• Shannon

Come on, real estate industry, Boomers are NOT frail

I just read, for the umpteenth time how decrepit and ancient boomers are.

Ok, the oldest of the bunch are turning 73 in 2019. Sounds old, doesn’t it?

Not in the 21st century though.

My best friend is in his 70s and he has built his life around his two passions – surfing and working with his search and rescue dog. He is still employed, don’t get me wrong, but he spends every other minute of every day on the beach near his home on Kauai, surfing, or in the mountains, training for some future disaster. Does this sound like a guy who needs a wheelchair?

Lest you think he’s an exception, consider my former husband. He, too, is in his 70s and, works full-time in the construction industry, climbing tower cranes on construction sites. Can YOU climb 22 stories of stairs?

Another friend is in her 60s and still climbs over walls to take shortcuts on outings with her grandson, completely landscaped her own backyard, by herself, and takes her dog on a daily run.

Do we slow down as we age? Sure we do. But most of us won’t come to a complete stop. And the three examples above prove it.

So, no, dear agent, most boomers aren’t seeking a home with “a wall-mounted sink, which makes access easier for those in wheelchairs.”

Nor are they particularly interested in front doors that are “wide enough to wheel through.”

And, if you insist on speaking to boomers, or addressing them in your website content, with words such as "seniors," and "elderly," assuming they’re old and frail and hard of hearing, you’ll achieve nothing.

In fact, you’ll tick them off.

This generation flat-out refuses to go gentle into that good night and, in fact, fully embraces Dylan Thomas’ edict to “rage against the dying of the light.”

So, what do they want?

They want respect. They want honesty. They want you to understand that they’ve done everything you’ve done, for a longer period of time.

They aren’t children, they aren’t doddering old fools.

They are living life with one foot in the past and one in an uncertain future.

This precipice doesn’t frighten them, but they want to get the most possible out of what’s on the other side.

For instance, what do you think about this couple?

Typical middle-aged retirees, right?

Before you condescend to them, however, keep in mind that this is what they look and feel like inside:

In fact, the second photo is of the very same couple, 47 years ago at Woodstock.

If you have any doubts of where the boomer generation comes from, do yourself a favor and watch a video of Woodstock.

I love this one because I try to imagine what these women look like now and how younger people must underestimate them, their life experiences and where they are right now.
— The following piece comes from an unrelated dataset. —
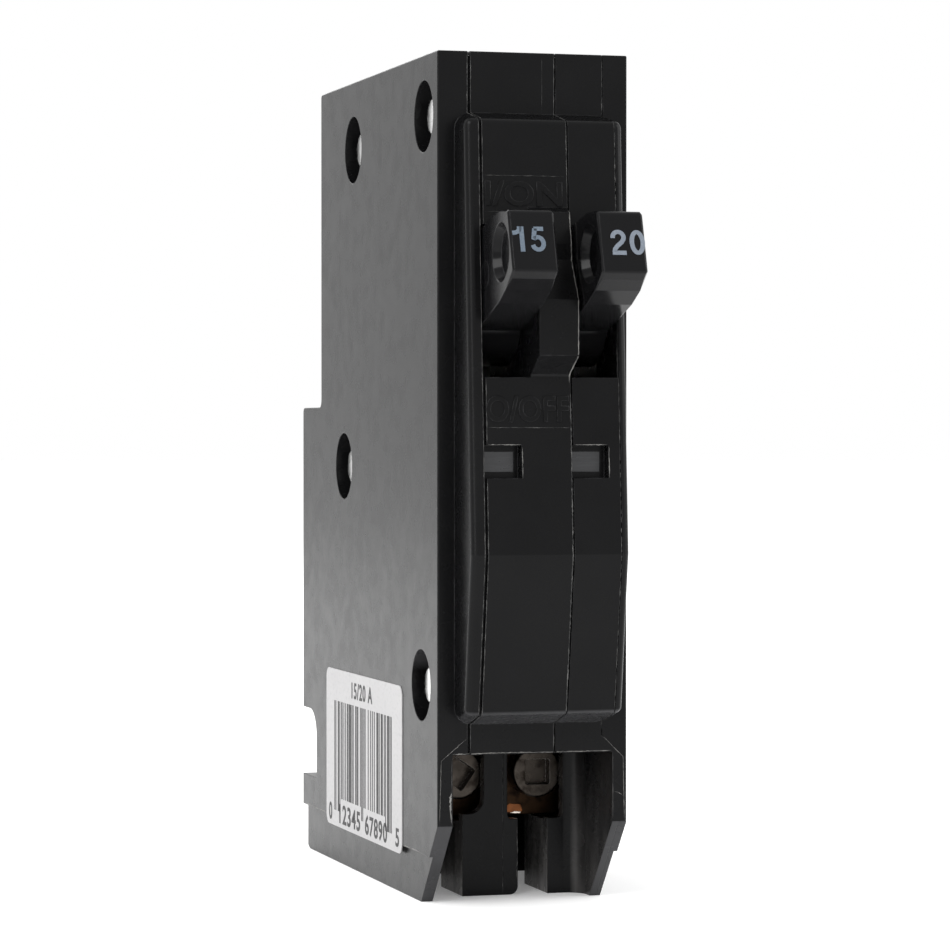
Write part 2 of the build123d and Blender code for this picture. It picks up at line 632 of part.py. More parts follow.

Another assumption: Boomers are tech dunces

Internet use trails off as we age, with Millennials the largest group of users and the Silent Generation the lowest. This doesn’t mean, however, that boomers aren’t using the Internet.

In fact, 85 percent of younger boomers surf daily while 76 percent of their older cohorts (age 60 to 69) do. This information is from Pew and it appears they got the ages wrong, but it’s close enough (baby boomers were born between 1946 and 1964).

Ninety-one percent of boomers use a cell phone and 57 percent use social media, primarily Facebook.

Want more real estate business?

While the rest of the industry is almost solely focused on Millennials, chase baby boomers. Why? The generation has almost as many members as the Millennial gen and far more money.

In fact, "AARP says that Americans over 50 represent the third largest economy in the world," according to marketplace.org's Molly Wood.

The group also claims that “more start-ups are shifting focus from millennials to aging baby boomers,” says CNBC's Lauren Thomas.

Best of all, the chances are real good that you'll get two deals out of a boomer because so many of them own homes.

Furthermore, they’re ready to make real estate deals. From down-sizing to moving closer to family, this is a group of very warm leads.